** BEGIN **

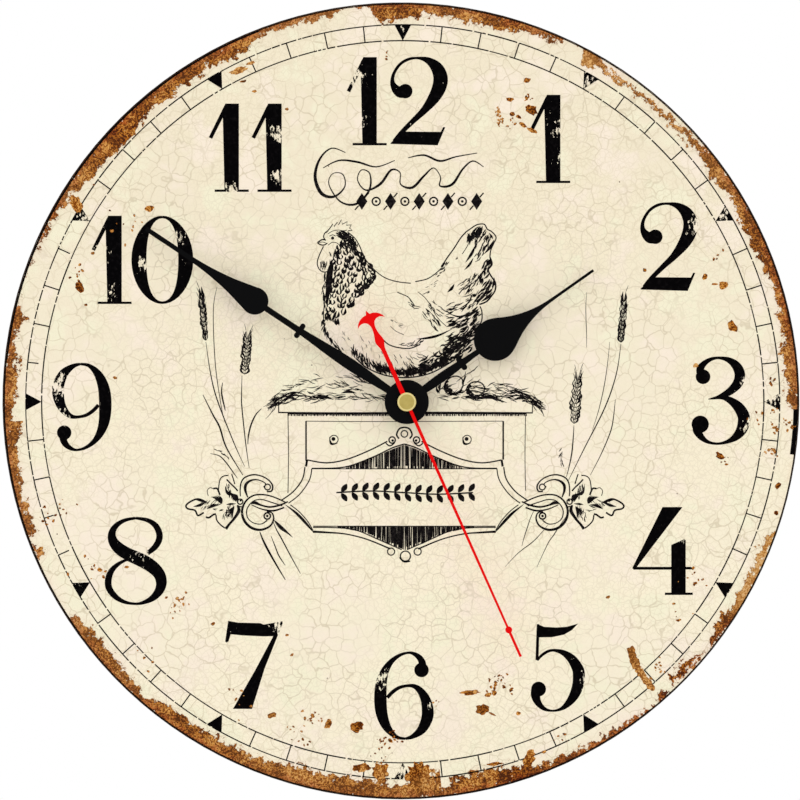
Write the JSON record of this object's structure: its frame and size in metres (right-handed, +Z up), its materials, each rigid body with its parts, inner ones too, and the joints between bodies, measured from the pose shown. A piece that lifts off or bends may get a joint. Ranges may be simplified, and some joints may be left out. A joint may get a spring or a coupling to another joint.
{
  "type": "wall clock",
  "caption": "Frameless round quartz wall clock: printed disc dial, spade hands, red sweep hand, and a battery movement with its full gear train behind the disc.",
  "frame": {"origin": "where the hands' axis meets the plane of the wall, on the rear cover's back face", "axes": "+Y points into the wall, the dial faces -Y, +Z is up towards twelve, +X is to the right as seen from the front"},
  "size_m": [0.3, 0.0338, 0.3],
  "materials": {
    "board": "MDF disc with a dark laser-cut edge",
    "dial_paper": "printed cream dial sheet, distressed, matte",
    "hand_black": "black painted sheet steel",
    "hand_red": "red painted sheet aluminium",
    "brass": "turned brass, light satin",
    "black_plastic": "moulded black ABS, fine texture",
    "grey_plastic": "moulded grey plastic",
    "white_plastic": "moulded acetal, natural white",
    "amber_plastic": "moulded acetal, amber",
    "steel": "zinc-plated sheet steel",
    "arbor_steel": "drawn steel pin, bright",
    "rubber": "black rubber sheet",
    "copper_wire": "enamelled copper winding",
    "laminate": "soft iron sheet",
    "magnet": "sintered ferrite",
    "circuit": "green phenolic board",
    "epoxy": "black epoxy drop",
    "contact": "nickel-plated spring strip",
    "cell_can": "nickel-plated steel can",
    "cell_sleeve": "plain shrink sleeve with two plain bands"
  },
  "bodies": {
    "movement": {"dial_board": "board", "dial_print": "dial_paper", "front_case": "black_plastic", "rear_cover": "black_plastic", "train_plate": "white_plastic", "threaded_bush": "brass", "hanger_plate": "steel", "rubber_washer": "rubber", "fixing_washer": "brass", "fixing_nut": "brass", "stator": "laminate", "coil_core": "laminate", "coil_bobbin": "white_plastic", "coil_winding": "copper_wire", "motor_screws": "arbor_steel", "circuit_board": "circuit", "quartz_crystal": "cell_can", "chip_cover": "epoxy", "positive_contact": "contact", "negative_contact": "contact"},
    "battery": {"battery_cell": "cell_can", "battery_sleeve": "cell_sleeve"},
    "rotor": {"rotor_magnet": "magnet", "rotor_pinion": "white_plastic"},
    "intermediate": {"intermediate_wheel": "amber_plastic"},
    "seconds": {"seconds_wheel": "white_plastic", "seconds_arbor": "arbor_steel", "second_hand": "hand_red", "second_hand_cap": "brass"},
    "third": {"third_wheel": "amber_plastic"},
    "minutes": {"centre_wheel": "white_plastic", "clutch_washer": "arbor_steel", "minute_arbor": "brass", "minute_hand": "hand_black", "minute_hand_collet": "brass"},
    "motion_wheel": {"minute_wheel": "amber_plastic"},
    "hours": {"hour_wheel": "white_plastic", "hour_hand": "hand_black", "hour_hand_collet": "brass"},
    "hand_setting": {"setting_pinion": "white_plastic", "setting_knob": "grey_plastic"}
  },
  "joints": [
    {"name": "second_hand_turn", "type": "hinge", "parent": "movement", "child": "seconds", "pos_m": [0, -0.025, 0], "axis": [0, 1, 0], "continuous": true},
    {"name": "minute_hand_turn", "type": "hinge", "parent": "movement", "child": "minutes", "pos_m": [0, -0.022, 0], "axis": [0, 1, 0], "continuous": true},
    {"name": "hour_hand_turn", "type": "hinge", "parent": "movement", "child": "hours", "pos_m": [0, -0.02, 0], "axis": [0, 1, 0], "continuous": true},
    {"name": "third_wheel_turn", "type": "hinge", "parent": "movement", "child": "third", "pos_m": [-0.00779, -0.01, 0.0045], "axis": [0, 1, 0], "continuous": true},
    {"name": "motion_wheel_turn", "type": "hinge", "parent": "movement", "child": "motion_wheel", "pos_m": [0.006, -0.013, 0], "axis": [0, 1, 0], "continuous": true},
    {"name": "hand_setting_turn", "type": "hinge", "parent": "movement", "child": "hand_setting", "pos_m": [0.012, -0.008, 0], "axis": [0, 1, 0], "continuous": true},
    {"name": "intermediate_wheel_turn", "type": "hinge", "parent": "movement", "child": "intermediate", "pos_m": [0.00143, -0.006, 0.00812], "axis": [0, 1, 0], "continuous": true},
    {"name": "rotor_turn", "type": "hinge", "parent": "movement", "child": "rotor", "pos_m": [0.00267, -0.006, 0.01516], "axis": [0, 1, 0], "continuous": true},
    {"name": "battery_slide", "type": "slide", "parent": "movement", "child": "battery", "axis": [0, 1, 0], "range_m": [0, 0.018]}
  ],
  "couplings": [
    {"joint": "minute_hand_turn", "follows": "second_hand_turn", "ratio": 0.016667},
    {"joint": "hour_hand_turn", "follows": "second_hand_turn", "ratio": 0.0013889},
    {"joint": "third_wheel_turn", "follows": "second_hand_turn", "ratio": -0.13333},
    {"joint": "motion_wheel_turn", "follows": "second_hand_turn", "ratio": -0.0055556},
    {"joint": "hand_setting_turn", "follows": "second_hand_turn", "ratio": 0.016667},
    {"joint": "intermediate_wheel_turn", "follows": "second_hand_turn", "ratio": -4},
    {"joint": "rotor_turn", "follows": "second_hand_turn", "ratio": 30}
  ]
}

** END **

#### Short exercise:
Reproduce all the data word for word.

#### The completed task:
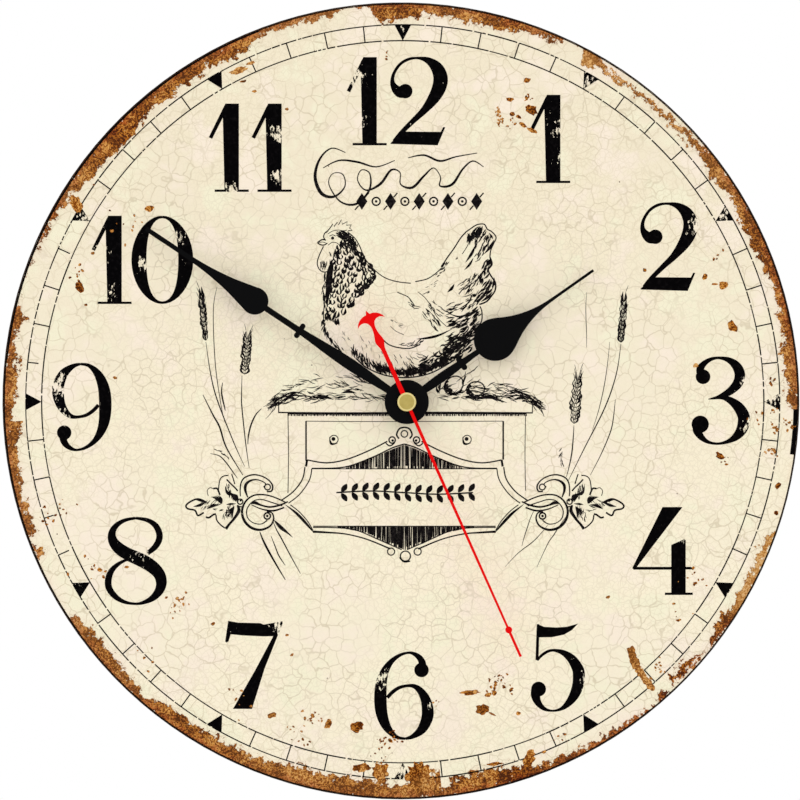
Write the JSON record of this object's structure: its frame and size in metres (right-handed, +Z up), its materials, each rigid body with its parts, inner ones too, and the joints between bodies, measured from the pose shown. A piece that lifts off or bends may get a joint. Ranges may be simplified, and some joints may be left out. A joint may get a spring or a coupling to another joint.
{
  "type": "wall clock",
  "caption": "Frameless round quartz wall clock: printed disc dial, spade hands, red sweep hand, and a battery movement with its full gear train behind the disc.",
  "frame": {"origin": "where the hands' axis meets the plane of the wall, on the rear cover's back face", "axes": "+Y points into the wall, the dial faces -Y, +Z is up towards twelve, +X is to the right as seen from the front"},
  "size_m": [0.3, 0.0338, 0.3],
  "materials": {
    "board": "MDF disc with a dark laser-cut edge",
    "dial_paper": "printed cream dial sheet, distressed, matte",
    "hand_black": "black painted sheet steel",
    "hand_red": "red painted sheet aluminium",
    "brass": "turned brass, light satin",
    "black_plastic": "moulded black ABS, fine texture",
    "grey_plastic": "moulded grey plastic",
    "white_plastic": "moulded acetal, natural white",
    "amber_plastic": "moulded acetal, amber",
    "steel": "zinc-plated sheet steel",
    "arbor_steel": "drawn steel pin, bright",
    "rubber": "black rubber sheet",
    "copper_wire": "enamelled copper winding",
    "laminate": "soft iron sheet",
    "magnet": "sintered ferrite",
    "circuit": "green phenolic board",
    "epoxy": "black epoxy drop",
    "contact": "nickel-plated spring strip",
    "cell_can": "nickel-plated steel can",
    "cell_sleeve": "plain shrink sleeve with two plain bands"
  },
  "bodies": {
    "movement": {"dial_board": "board", "dial_print": "dial_paper", "front_case": "black_plastic", "rear_cover": "black_plastic", "train_plate": "white_plastic", "threaded_bush": "brass", "hanger_plate": "steel", "rubber_washer": "rubber", "fixing_washer": "brass", "fixing_nut": "brass", "stator": "laminate", "coil_core": "laminate", "coil_bobbin": "white_plastic", "coil_winding": "copper_wire", "motor_screws": "arbor_steel", "circuit_board": "circuit", "quartz_crystal": "cell_can", "chip_cover": "epoxy", "positive_contact": "contact", "negative_contact": "contact"},
    "battery": {"battery_cell": "cell_can", "battery_sleeve": "cell_sleeve"},
    "rotor": {"rotor_magnet": "magnet", "rotor_pinion": "white_plastic"},
    "intermediate": {"intermediate_wheel": "amber_plastic"},
    "seconds": {"seconds_wheel": "white_plastic", "seconds_arbor": "arbor_steel", "second_hand": "hand_red", "second_hand_cap": "brass"},
    "third": {"third_wheel": "amber_plastic"},
    "minutes": {"centre_wheel": "white_plastic", "clutch_washer": "arbor_steel", "minute_arbor": "brass", "minute_hand": "hand_black", "minute_hand_collet": "brass"},
    "motion_wheel": {"minute_wheel": "amber_plastic"},
    "hours": {"hour_wheel": "white_plastic", "hour_hand": "hand_black", "hour_hand_collet": "brass"},
    "hand_setting": {"setting_pinion": "white_plastic", "setting_knob": "grey_plastic"}
  },
  "joints": [
    {"name": "second_hand_turn", "type": "hinge", "parent": "movement", "child": "seconds", "pos_m": [0, -0.025, 0], "axis": [0, 1, 0], "continuous": true},
    {"name": "minute_hand_turn", "type": "hinge", "parent": "movement", "child": "minutes", "pos_m": [0, -0.022, 0], "axis": [0, 1, 0], "continuous": true},
    {"name": "hour_hand_turn", "type": "hinge", "parent": "movement", "child": "hours", "pos_m": [0, -0.02, 0], "axis": [0, 1, 0], "continuous": true},
    {"name": "third_wheel_turn", "type": "hinge", "parent": "movement", "child": "third", "pos_m": [-0.00779, -0.01, 0.0045], "axis": [0, 1, 0], "continuous": true},
    {"name": "motion_wheel_turn", "type": "hinge", "parent": "movement", "child": "motion_wheel", "pos_m": [0.006, -0.013, 0], "axis": [0, 1, 0], "continuous": true},
    {"name": "hand_setting_turn", "type": "hinge", "parent": "movement", "child": "hand_setting", "pos_m": [0.012, -0.008, 0], "axis": [0, 1, 0], "continuous": true},
    {"name": "intermediate_wheel_turn", "type": "hinge", "parent": "movement", "child": "intermediate", "pos_m": [0.00143, -0.006, 0.00812], "axis": [0, 1, 0], "continuous": true},
    {"name": "rotor_turn", "type": "hinge", "parent": "movement", "child": "rotor", "pos_m": [0.00267, -0.006, 0.01516], "axis": [0, 1, 0], "continuous": true},
    {"name": "battery_slide", "type": "slide", "parent": "movement", "child": "battery", "axis": [0, 1, 0], "range_m": [0, 0.018]}
  ],
  "couplings": [
    {"joint": "minute_hand_turn", "follows": "second_hand_turn", "ratio": 0.016667},
    {"joint": "hour_hand_turn", "follows": "second_hand_turn", "ratio": 0.0013889},
    {"joint": "third_wheel_turn", "follows": "second_hand_turn", "ratio": -0.13333},
    {"joint": "motion_wheel_turn", "follows": "second_hand_turn", "ratio": -0.0055556},
    {"joint": "hand_setting_turn", "follows": "second_hand_turn", "ratio": 0.016667},
    {"joint": "intermediate_wheel_turn", "follows": "second_hand_turn", "ratio": -4},
    {"joint": "rotor_turn", "follows": "second_hand_turn", "ratio": 30}
  ]
}